Otra perogrullada: los jueces, fiscales, defensores, abogados y todos los diversos brazos de la justicia, son seres humanos que pueden -valga la repetición- fallar en sus fallos. Nosotros también, pero nuestros errores u omisiones no suelen tener consecuencias dramáticas. Nosotros podemos abrir las puertas del cielo o las cavernas del infierno a nuestro antojo, sin que el reo se levante siquiera del banquillo, pero el alto tribunal de ojos vendados no tiene permitido hacerlo.

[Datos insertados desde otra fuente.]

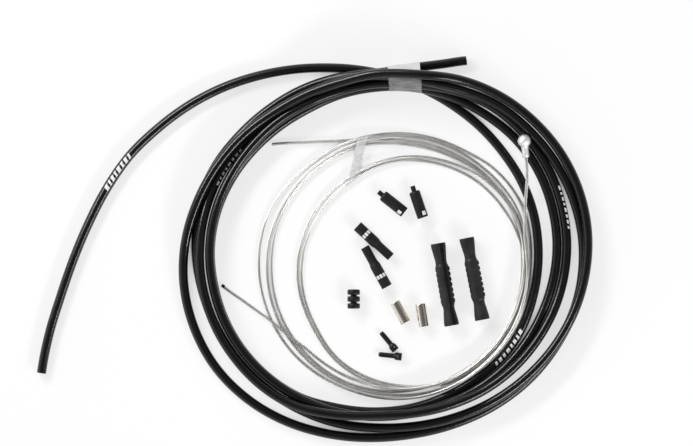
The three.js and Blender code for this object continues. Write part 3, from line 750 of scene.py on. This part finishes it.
def cut_end(name, centre, inward):
    towards = centre + inward
    deep = CUT_DEPTH - 0.0001
    sunk = 0.00016
    proud = -0.00004
    wrap_rows = rounded(
        [(WRAP_INNER_RADIUS, deep), (WRAP_INNER_RADIUS, sunk), (WRAP_RADIUS, sunk), (WRAP_RADIUS, deep)],
        0.00006,
    )
    wrap = turned(name + "_wrap", wrap_rows, centre, towards, 48)
    finish_piece(wrap, wrap_steel, "wire_steel")
    liner_rows = rounded(
        [(LINER_BORE_RADIUS, deep), (LINER_BORE_RADIUS, proud), (LINER_RADIUS, proud), (LINER_RADIUS, deep)],
        0.00006,
    )
    liner = turned(name + "_liner", liner_rows, centre, towards, 48)
    finish_piece(liner, liner_white, "clear_film")
    # A near-black disc deep in the liner's bore: painted shade in the hole.
    shade_disc_rows = [(0.0, 0.0019), (0.001, 0.0019), (0.001, 0.0022), (0.0, 0.0022)]
    shade_disc = turned(name + "_bore_shade_disc", shade_disc_rows, centre, towards, 32)
    finish_piece(shade_disc, bore_painted_shade, "fitting_plastic")


cut_end("housing_cut_left", housing["centres"][0], housing["tangents"][0])
cut_end("housing_cut_right", housing["centres"][-1], -housing["tangents"][-1])
tuple(housing["centres"][0])


# Inner wires: nineteen-strand wire, so twelve strands show round the outside.

def wire_tube(name, strand):
    per_strand = 4
    columns = 12 * per_strand
    around = np.linspace(0, 2 * math.pi, columns, endpoint=False)
    half = math.pi / 12
    own = WIRE_RADIUS * math.sin(half) / (1 + math.sin(half))
    ring = WIRE_RADIUS - own
    delta = ((around + half) % (2 * half)) - half
    inside = np.maximum(own**2 - (ring * np.sin(delta)) ** 2, 0.0)
    radius = ring * np.cos(delta) + np.sqrt(inside)
    c = strand["centres"]
    t = strand["tangents"]
    angles = around[None, :] + 2 * math.pi * strand["walked"][:, None] / LAY_LENGTH
    radii = np.tile(radius, (len(c), 1))
    grid = rings_of(c, t, radii, angles)
    verts = grid.reshape(-1, 3)
    faces = grid_faces(len(c), columns)
    faces += end_faces(len(verts), columns)
    return mesh_object(name, verts, faces, 50)


long_tube = wire_tube("long_wire_strands", long_wire)
finish_piece(long_tube, wire_steel, "wire_steel", "long_inner_wire")
short_tube = wire_tube("short_wire_strands", short_wire)
finish_piece(short_tube, wire_steel, "wire_steel", "short_inner_wire")

# Head: a ball on a short neck, cast on the long wire's end.

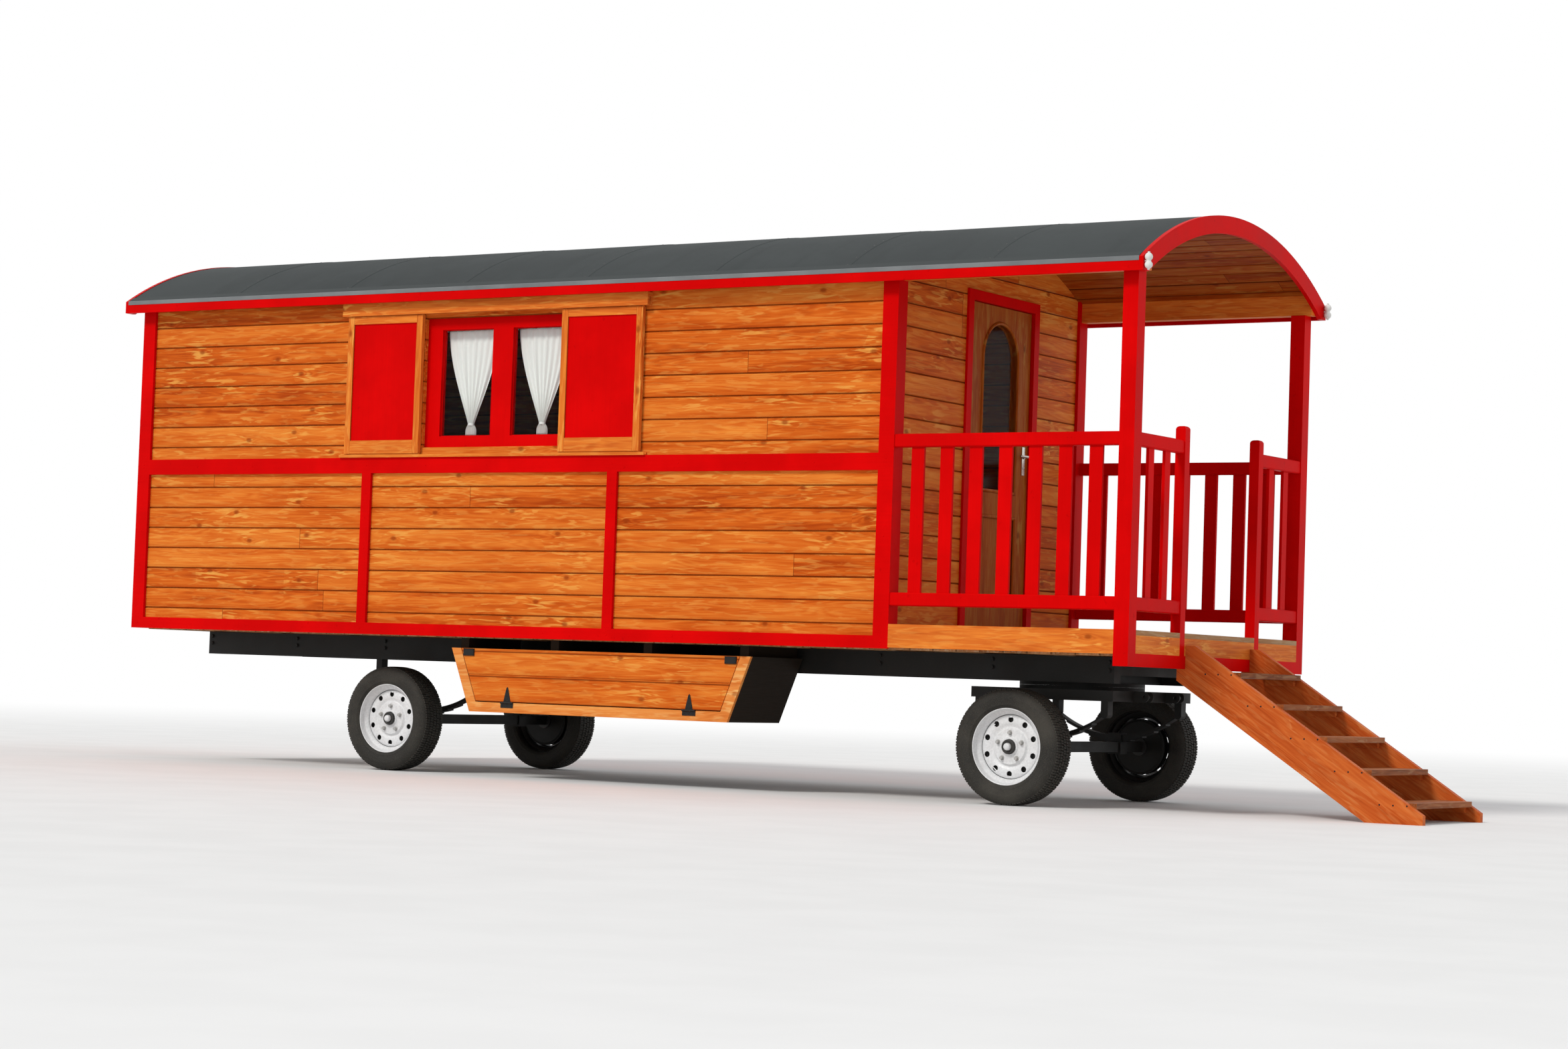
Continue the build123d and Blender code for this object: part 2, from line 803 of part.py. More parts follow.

Las culpas encriptadas en fueros parlamentarios e inmunidades de altos funcionarios son el abono de nuestro descreimiento cotidiano. «Total no va a pasar nada» suele ser la conclusión del bar y la peluquería.
Como la Justicia Divina no da a conocer sus sentencias, todos nos sometemos al beneficio de la duda. La nuestra tiene en su base la moral, principio aplicado según la óptica de los tiempos. Moral viene de «mores», costumbres, y éstas son pasibles de que las hagamos variar según un manejo colectivo intangible a discreción de los administradores de justicia.

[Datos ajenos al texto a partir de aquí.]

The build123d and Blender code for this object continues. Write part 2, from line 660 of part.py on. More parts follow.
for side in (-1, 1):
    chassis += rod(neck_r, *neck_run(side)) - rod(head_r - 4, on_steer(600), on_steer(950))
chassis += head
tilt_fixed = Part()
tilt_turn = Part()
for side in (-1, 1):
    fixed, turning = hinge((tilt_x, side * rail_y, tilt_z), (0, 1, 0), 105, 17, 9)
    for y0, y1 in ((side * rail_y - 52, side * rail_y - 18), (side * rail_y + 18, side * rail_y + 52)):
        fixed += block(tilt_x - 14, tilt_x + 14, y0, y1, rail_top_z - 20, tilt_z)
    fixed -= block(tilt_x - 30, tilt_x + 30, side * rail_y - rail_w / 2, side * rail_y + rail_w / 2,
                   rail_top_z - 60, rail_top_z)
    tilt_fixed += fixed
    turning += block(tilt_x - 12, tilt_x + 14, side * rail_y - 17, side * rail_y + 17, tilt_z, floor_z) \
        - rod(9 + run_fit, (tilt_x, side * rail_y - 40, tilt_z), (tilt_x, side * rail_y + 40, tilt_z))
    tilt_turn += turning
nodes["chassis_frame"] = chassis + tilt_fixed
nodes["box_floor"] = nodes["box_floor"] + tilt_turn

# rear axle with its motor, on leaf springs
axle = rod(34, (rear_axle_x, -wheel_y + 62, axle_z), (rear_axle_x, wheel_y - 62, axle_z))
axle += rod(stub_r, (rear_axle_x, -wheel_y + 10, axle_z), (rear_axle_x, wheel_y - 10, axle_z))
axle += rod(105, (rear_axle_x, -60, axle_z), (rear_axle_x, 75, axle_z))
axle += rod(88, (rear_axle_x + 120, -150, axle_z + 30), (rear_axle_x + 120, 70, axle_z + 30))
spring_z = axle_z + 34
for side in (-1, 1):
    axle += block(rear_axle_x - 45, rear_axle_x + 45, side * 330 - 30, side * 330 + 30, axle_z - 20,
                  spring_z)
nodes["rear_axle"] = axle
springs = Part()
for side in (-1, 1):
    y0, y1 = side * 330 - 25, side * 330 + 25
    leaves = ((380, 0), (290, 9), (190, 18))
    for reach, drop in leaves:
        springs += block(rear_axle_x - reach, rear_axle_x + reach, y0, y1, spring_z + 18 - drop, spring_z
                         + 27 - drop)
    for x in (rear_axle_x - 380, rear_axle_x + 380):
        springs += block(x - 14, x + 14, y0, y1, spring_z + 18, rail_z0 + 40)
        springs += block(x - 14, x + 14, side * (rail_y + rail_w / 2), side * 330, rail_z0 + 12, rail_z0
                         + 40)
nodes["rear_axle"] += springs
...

No es humanamente justo que se nos perdone así como nosotros perdonamos, pero allí invocamos a un Juez que nos exige y nos ama. No es el caso de la ínclita Mirtha Legrand cuando afirmaba «no soy rencorosa sino memoriosa». Lo segundo subraya lo primero, que se vuelve doblemente vengativo.
Valga el final que dice: no nos dejes caer en la tentación y líbranos del mal, así no caemos en el riesgo de ser juzgados por jueces de por aquí, aunque invoquemos al de Por Allá. Mientras esperamos tal fallo -a veces inesperado- nos seguimos preguntando: ¿Cuándo demonios van a hacer justicia que coincida con lo que queremos?